Crack na velhice

Brasil ainda se nega a aceitar a própria velhice. Já o crack não tem preconceito de idade.
Os fornecedores da chamada pedra do mal, que custa bem menos que uma dose de cachaça (de R$ 2 a R$ 10 a unidade) e vicia mais que a bebida, já descobriram suas novas vítimas. Depois dos jovens, perdidos como mendigos nas cracolândias, começam a atrair as pessoas acima de 50 anos. Segundo os últimos dados do Centro Mineiro de Toxicomania (CMT), dos 1.217 casos de dependentes de drogas lícitas e ilícitas que buscaram a ajuda da instituição no ano passado, o número de usuários de crack (119) com mais de 50 anos superou, pela primeira vez, o universo de entrevistados de mesma faixa etária que declararam ser usuários de álcool (113).
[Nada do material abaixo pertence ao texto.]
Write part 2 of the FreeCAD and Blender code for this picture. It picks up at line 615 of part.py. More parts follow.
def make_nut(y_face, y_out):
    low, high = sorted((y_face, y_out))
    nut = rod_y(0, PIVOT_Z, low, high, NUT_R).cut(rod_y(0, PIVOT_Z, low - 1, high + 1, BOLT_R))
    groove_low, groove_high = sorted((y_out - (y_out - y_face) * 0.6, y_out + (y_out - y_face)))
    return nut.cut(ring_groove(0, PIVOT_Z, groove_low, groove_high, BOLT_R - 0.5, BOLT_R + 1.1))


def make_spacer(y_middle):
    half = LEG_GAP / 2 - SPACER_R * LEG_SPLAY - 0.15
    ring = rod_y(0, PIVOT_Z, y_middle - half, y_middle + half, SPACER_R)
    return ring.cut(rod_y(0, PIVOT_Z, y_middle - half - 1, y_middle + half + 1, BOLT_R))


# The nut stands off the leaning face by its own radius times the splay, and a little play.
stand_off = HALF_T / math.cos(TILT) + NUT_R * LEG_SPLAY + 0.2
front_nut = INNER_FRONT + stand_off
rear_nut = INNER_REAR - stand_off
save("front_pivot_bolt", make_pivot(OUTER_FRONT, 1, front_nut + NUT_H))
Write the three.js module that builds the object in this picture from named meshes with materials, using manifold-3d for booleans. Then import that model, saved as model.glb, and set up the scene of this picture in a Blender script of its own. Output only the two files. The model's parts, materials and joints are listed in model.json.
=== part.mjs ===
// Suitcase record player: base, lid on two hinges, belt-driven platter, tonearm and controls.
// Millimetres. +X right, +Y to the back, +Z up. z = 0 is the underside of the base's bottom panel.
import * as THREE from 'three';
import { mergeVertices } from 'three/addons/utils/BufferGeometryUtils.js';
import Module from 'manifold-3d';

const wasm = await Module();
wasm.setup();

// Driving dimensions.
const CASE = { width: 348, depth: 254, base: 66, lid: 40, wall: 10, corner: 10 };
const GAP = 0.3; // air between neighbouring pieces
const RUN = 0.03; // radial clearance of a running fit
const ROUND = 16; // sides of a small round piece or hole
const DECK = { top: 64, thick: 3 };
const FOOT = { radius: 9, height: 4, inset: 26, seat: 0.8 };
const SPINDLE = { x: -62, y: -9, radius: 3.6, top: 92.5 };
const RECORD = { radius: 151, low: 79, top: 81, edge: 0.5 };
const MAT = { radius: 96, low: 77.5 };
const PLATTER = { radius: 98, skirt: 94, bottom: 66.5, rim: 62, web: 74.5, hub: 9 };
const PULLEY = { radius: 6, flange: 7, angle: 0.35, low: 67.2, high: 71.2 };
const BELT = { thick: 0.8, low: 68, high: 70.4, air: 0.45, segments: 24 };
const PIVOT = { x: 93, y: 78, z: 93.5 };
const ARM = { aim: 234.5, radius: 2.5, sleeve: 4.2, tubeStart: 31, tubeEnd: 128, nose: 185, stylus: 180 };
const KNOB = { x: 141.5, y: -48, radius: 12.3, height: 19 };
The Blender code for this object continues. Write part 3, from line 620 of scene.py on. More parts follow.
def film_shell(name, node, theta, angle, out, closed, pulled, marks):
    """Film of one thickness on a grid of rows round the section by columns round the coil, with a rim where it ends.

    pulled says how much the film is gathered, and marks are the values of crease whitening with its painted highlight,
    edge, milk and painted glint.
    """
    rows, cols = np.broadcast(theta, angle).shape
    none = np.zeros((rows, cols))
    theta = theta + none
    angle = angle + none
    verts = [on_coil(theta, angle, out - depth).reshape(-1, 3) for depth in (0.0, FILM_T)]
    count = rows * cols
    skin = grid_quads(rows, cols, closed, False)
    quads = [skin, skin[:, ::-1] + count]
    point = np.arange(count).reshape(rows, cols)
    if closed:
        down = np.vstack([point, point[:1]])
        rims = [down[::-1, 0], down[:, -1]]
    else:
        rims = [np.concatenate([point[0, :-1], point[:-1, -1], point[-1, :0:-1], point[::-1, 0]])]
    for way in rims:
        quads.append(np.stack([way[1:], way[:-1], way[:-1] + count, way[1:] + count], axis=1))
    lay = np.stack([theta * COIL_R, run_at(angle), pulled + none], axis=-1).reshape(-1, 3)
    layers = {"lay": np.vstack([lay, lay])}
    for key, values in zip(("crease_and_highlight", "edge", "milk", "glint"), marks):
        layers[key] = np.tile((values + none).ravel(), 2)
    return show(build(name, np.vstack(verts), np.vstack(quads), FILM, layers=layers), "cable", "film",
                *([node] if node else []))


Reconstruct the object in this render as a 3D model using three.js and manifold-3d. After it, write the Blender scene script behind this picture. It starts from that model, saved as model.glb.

A diferença dos viciados de cabelos brancos é que, além de terem renda garantida pelo trabalho, aposentadoria e empréstimos consignados, buscam no vício uma saída para o abandono familiar, as doenças crônicas e o isolamento social que vem com a chegada da aposentadoria. “Quando dei por mim, estava debaixo do viaduto da Avenida Silva Lobo, morando com uma noiada (apelido que se dá aos usuários do crack que vivem em paranoia)”, revela o vendedor autônomo Antônio, de 54 anos. Para financiar o vício, ele vendeu dois carros (um Palio e um Peugeot) e uma casa de campo e queimou todas as economias. Só não perdeu o apartamento no Bairro Barroca porque foi interditado pelos filhos – um dentista, de 25 anos, e um professor, de 28.
Os casos ainda são pontuais, mas servem de alerta às autoridades, segundo a gerontóloga Viviane Café Marçal, autora de Crack na terceira idade: o inimigo invisível. “Ninguém está preparado para lidar com idosos mexendo com drogas. Muitas vezes o paciente chega ao hospital depois de ter sofrido uma queda e diz ter misturado os remédios. Ninguém vai perguntar se ele usou cocaína ou crack, porque essa pergunta não existe no prontuário. E ele também não vai falar sobre isso na frente do filho”, avisa. Ela acredita que os casos são subnotificados, devido à falta de informação dos enfermeiros, policiais e familiares em relação ao tema. “É preciso acordar para a realidade atual. Caso contrário, em 10, 15 anos, o número vai ser alarmante”, completa.
Filha pede socorro
“No final do ano passado, uma filha nos procurou pedindo socorro. Ela buscava tratamento de saúde e tentava conseguir a interdição do pai, de quase 70 anos, que estava dilapidando o patrimônio da família com o uso do crack”, conta o defensor público Estêvão Machado de Assis Carvalho, da Defensoria Especializada do Idoso e da Pessoa com Deficiência, reativada há oito meses na capital. O mais comum, porém, é ocorrer o contrário, ou seja, o idoso pedindo proteção contra um filho ou neto envolvidos com drogas. Eles se tornam violentos ou usam indevidamente o benefício do INSS do pai ou avô para sustentar o vício. “O crack está se alastrando e a população de idosos está crescendo. É só uma questão de tempo para as duas pontas se encontrarem”, diz.